# [Objective]
Output every line below exactly.

# [Supplied information]
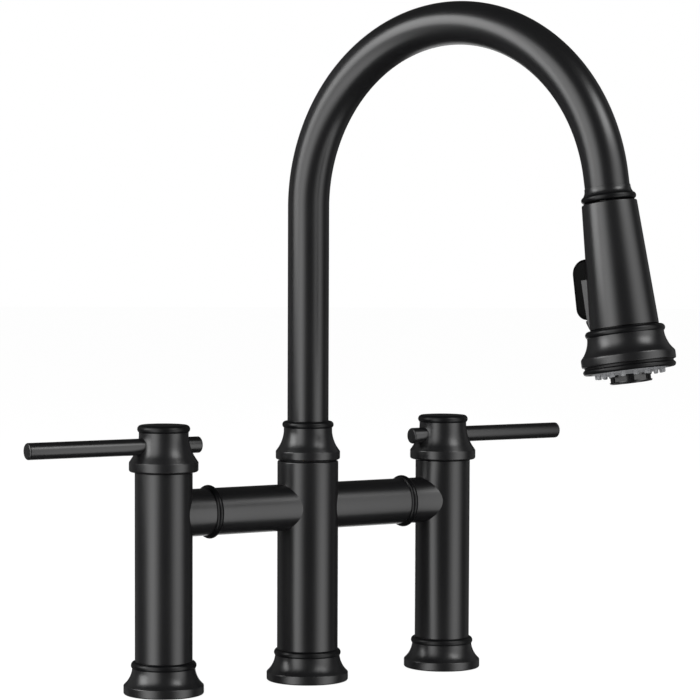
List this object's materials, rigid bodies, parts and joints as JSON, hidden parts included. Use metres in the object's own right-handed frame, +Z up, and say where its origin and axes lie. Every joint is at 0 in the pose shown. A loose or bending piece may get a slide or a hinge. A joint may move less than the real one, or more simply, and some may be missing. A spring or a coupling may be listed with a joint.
{
  "type": "bridge kitchen faucet",
  "caption": "Deck-standing bridge kitchen faucet: lever handles turn on the outer posts, the gooseneck swivels, and its spray head pulls down and carries a rocker button.",
  "frame": {"origin": "axis of the centre post at the deck's surface", "axes": "+Z up, X along the bridge, -Y towards the user at the sink"},
  "size_m": [0.3842, 0.2664, 0.4118],
  "materials": {
    "black_coat": "matte black coating",
    "gloss_black": "glossy black moulding",
    "dark_plastic": "acetal moulding",
    "grey_silicone": "soft grey silicone",
    "brass": "machined brass",
    "steel": "stainless steel",
    "rubber": "black rubber",
    "hose_braid": "braided nylon"
  },
  "bodies": {
    "faucet_body": {"left_base_flange": "black_coat", "left_valve_post": "black_coat", "left_bridge_tube": "black_coat", "left_bridge_ring": "black_coat", "left_deck_gasket": "rubber", "left_bridge_o_ring": "rubber", "left_valve_cartridge": "brass", "left_cartridge_nut": "brass", "right_base_flange": "black_coat", "right_valve_post": "black_coat", "right_bridge_tube": "black_coat", "right_bridge_ring": "black_coat", "right_deck_gasket": "rubber", "right_bridge_o_ring": "rubber", "right_valve_cartridge": "brass", "right_cartridge_nut": "brass", "centre_base_flange": "black_coat", "centre_deck_gasket": "rubber", "centre_post": "black_coat", "mixing_manifold": "brass", "swivel_washer": "dark_plastic", "spout_lock_screw": "steel"},
    "left_handle": {"left_handle_hub": "black_coat", "left_lever": "black_coat", "left_valve_stem": "brass", "left_set_screw": "steel"},
    "right_handle": {"right_handle_hub": "black_coat", "right_lever": "black_coat", "right_valve_stem": "brass", "right_set_screw": "steel"},
    "spout": {"spout_collar": "black_coat", "gooseneck": "black_coat", "spout_shank": "brass", "spout_o_ring": "rubber", "spout_tip_collar": "black_coat", "dock_socket": "dark_plastic", "dock_magnet": "steel", "spray_hose": "hose_braid"},
    "spray_head": {"head_shell": "black_coat", "head_skirt": "black_coat", "head_rim_ring": "black_coat", "spray_face": "grey_silicone", "aerator": "gloss_black", "hose_connector": "steel", "head_core": "dark_plastic", "catch_ring": "steel", "button_pin": "steel"},
    "mode_button": {"mode_button": "gloss_black"}
  },
  "joints": [
    {"name": "left_handle_turn", "type": "hinge", "parent": "faucet_body", "child": "left_handle", "pos_m": [-0.1016, 0, 0], "axis": [0, 0, 1], "range_deg": [0, 90]},
    {"name": "right_handle_turn", "type": "hinge", "parent": "faucet_body", "child": "right_handle", "pos_m": [0.1016, 0, 0], "axis": [0, 0, 1], "range_deg": [-90, 0]},
    {"name": "spout_swivel", "type": "hinge", "parent": "faucet_body", "child": "spout", "pos_m": [0, 0, 0], "axis": [0, 0, 1], "range_deg": [-110, 70]},
    {"name": "head_pull", "type": "slide", "parent": "spout", "child": "spray_head", "axis": [0.052, -0.1429, -0.9884], "range_m": [0, 0.18], "deforming": ["spray_hose"]},
    {"name": "button_rock", "type": "hinge", "parent": "spray_head", "child": "mode_button", "pos_m": [0.07082, -0.19458, 0.24315], "axis": [-0.9397, -0.342, 0], "range_deg": [0, 6]}
  ]
}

# [Solution for this exercise]
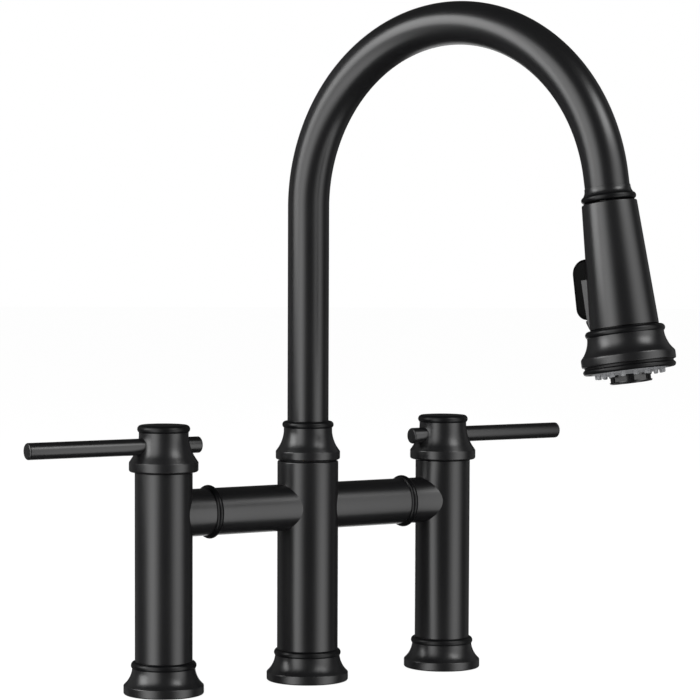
List this object's materials, rigid bodies, parts and joints as JSON, hidden parts included. Use metres in the object's own right-handed frame, +Z up, and say where its origin and axes lie. Every joint is at 0 in the pose shown. A loose or bending piece may get a slide or a hinge. A joint may move less than the real one, or more simply, and some may be missing. A spring or a coupling may be listed with a joint.
{
  "type": "bridge kitchen faucet",
  "caption": "Deck-standing bridge kitchen faucet: lever handles turn on the outer posts, the gooseneck swivels, and its spray head pulls down and carries a rocker button.",
  "frame": {"origin": "axis of the centre post at the deck's surface", "axes": "+Z up, X along the bridge, -Y towards the user at the sink"},
  "size_m": [0.3842, 0.2664, 0.4118],
  "materials": {
    "black_coat": "matte black coating",
    "gloss_black": "glossy black moulding",
    "dark_plastic": "acetal moulding",
    "grey_silicone": "soft grey silicone",
    "brass": "machined brass",
    "steel": "stainless steel",
    "rubber": "black rubber",
    "hose_braid": "braided nylon"
  },
  "bodies": {
    "faucet_body": {"left_base_flange": "black_coat", "left_valve_post": "black_coat", "left_bridge_tube": "black_coat", "left_bridge_ring": "black_coat", "left_deck_gasket": "rubber", "left_bridge_o_ring": "rubber", "left_valve_cartridge": "brass", "left_cartridge_nut": "brass", "right_base_flange": "black_coat", "right_valve_post": "black_coat", "right_bridge_tube": "black_coat", "right_bridge_ring": "black_coat", "right_deck_gasket": "rubber", "right_bridge_o_ring": "rubber", "right_valve_cartridge": "brass", "right_cartridge_nut": "brass", "centre_base_flange": "black_coat", "centre_deck_gasket": "rubber", "centre_post": "black_coat", "mixing_manifold": "brass", "swivel_washer": "dark_plastic", "spout_lock_screw": "steel"},
    "left_handle": {"left_handle_hub": "black_coat", "left_lever": "black_coat", "left_valve_stem": "brass", "left_set_screw": "steel"},
    "right_handle": {"right_handle_hub": "black_coat", "right_lever": "black_coat", "right_valve_stem": "brass", "right_set_screw": "steel"},
    "spout": {"spout_collar": "black_coat", "gooseneck": "black_coat", "spout_shank": "brass", "spout_o_ring": "rubber", "spout_tip_collar": "black_coat", "dock_socket": "dark_plastic", "dock_magnet": "steel", "spray_hose": "hose_braid"},
    "spray_head": {"head_shell": "black_coat", "head_skirt": "black_coat", "head_rim_ring": "black_coat", "spray_face": "grey_silicone", "aerator": "gloss_black", "hose_connector": "steel", "head_core": "dark_plastic", "catch_ring": "steel", "button_pin": "steel"},
    "mode_button": {"mode_button": "gloss_black"}
  },
  "joints": [
    {"name": "left_handle_turn", "type": "hinge", "parent": "faucet_body", "child": "left_handle", "pos_m": [-0.1016, 0, 0], "axis": [0, 0, 1], "range_deg": [0, 90]},
    {"name": "right_handle_turn", "type": "hinge", "parent": "faucet_body", "child": "right_handle", "pos_m": [0.1016, 0, 0], "axis": [0, 0, 1], "range_deg": [-90, 0]},
    {"name": "spout_swivel", "type": "hinge", "parent": "faucet_body", "child": "spout", "pos_m": [0, 0, 0], "axis": [0, 0, 1], "range_deg": [-110, 70]},
    {"name": "head_pull", "type": "slide", "parent": "spout", "child": "spray_head", "axis": [0.052, -0.1429, -0.9884], "range_m": [0, 0.18], "deforming": ["spray_hose"]},
    {"name": "button_rock", "type": "hinge", "parent": "spray_head", "child": "mode_button", "pos_m": [0.07082, -0.19458, 0.24315], "axis": [-0.9397, -0.342, 0], "range_deg": [0, 6]}
  ]
}